# Style transfer

We have seen that CNN's are some of the most powerful networks for image classification and analysis. CNN's process visual information in a feed forward manner, passing an input image through a collection of image filters which extract certain features from the input image. It turns out that these feature level representations are not only useful for classification, but for image construction as well. These representations are the basis for applications like Style Transfer and Deep Dream, which compose images based on CNN layer activations and extracted features. 

In this module we will focus on learning about and implementing the style transfer algorithm. Style transfer allows us to apply the style of one image to another image of our choice. The key to this technique is using  atrained CNN to separate the content from the style of an image. If we can do this then we can merge the content of one image with the style of another and create sometnhing entirely different. 

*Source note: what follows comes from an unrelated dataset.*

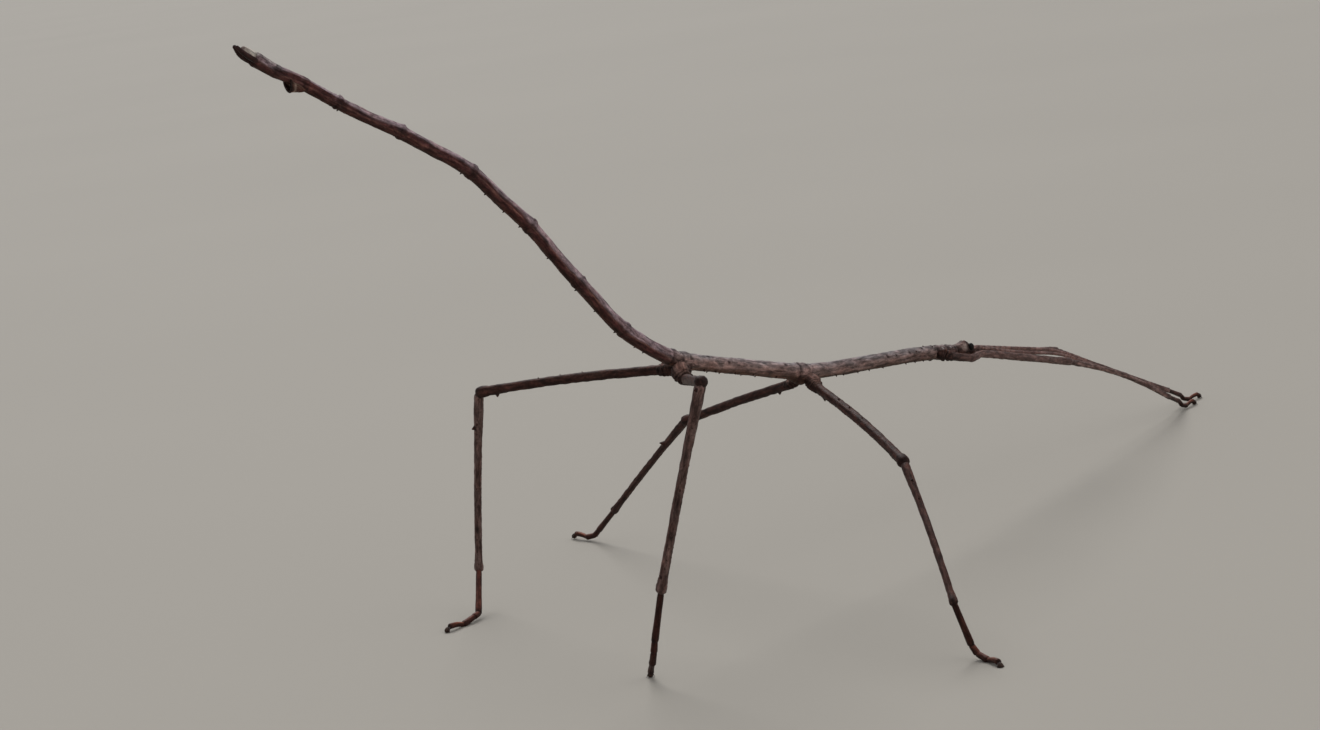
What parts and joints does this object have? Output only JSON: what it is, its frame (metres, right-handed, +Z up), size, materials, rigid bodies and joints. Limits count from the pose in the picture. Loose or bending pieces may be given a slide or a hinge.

Let's talk about how style and content can be separated and by the end of this notebook, we will have all the knowledge we need to generate a stylized image of our own design. 

# Separating Style and Content

When a CNN is trained to classify images, its convolutional layers learn to extract more and more complex features from a given image. Intermittently max pooling layers will discard detailed spatial information, information that is increasingly irrelevant to the task of classification. The effect of this is that as we go deeper into a CNN, the input image is transformed into feature maps that increasingly care about the content of the image rather than any detail about the texture and color of pixels. Later layers of a network are even sometimes referred to as a content representation of an image.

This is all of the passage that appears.